A π distribution in the Atlantic halibut genome, contrasting regions of male-only vs. female-only meiotic recombination, MRRs and FRRs, respectively. B Distribution of Pacific Halibut π estimates for regions mapped back to the Atlantic halibut genome, classified as either MRRs or FRRs. Chromosomal and MRR/FRR assignments were extracted from the Atlantic halibut genome assembly coordinates. C Genome-wide distributions of estimated π for Atlantic-, Pacific- and Greenland halibut and European plaice in regions corresponding to herein defined Atlantic halibut MRRs and FRRs. Numbers above MRR distributions indicate, within species, how much higher π is in MRR regions compared to FRR regions. * The time since divergence of Greenland halibut from Hippoglossus was estimated from [28]. ** Divergence estimate for European plaice was obtained from TimeTree [29]. D Genome-wide distributions of five repeat types in MRRs and FRRs. LINE and SINE represent Long- and short interspersed nucleotide elements, respectively. LTR indicates Long Terminal Repeats. LCR and SR indicate low complexity- and simple repeats, respectively. The Y-axis shows densities of different repeat types after Z-score transformations in relation to genome averages.

Fig 5. Chr. Y carries a transposon-derived LTR upstream of gsdf.

A Agreement between reference individual Chromium pseudo-haplotype assemblies and chrY-markers from Pool-seq of males and females. Black lines show markers along chr13 where pseudo-haplotype 1 (outer track) and pseudo-haplotype 2 (inner track) are in agreement with the Y-allele defined from pool-seq.

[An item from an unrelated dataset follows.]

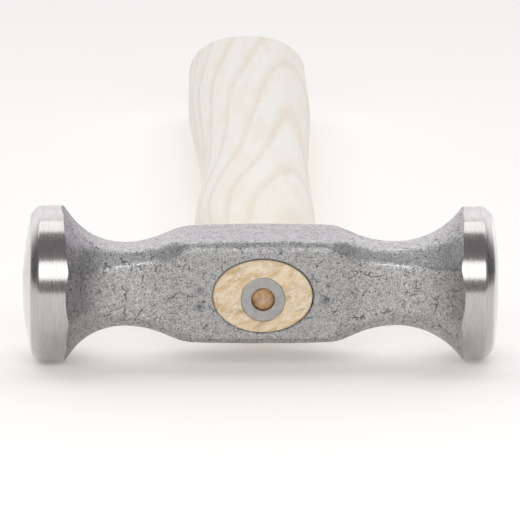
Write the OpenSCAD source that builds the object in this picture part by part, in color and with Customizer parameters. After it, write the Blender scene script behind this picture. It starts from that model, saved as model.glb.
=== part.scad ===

In the interval 0-10Mb pseudo-haplotype 1 shows a striking agreement with Y-markers defined from pool-seq data. B Schematic representation of the Atlantic Halibut sex chromosomes as inferred from linkage analysis alone and from comparison of Pool-seq defined Y-markers with Chromium pseudo-haplotypes of the assembly male. X and Y haplotypes differ for a 1.2 kb segment derived from a transposable element 2 kb upstream of the gsdf transcription start site. Males carry the insertion allele which contains a lowly methylated CpG-island inferred to act as a derived promoter of gsdf uniquely in males. The shorter gsdf isoforms were observed in Atlantic halibut adult testis in as well as adult ovary and testis of Pacific halibut. The two gsdf gene models labeled chr13Y-specific indicate isoforms detected only in males from three separate developmental stages. An IGV-plot of this region is presented in S12 Fig.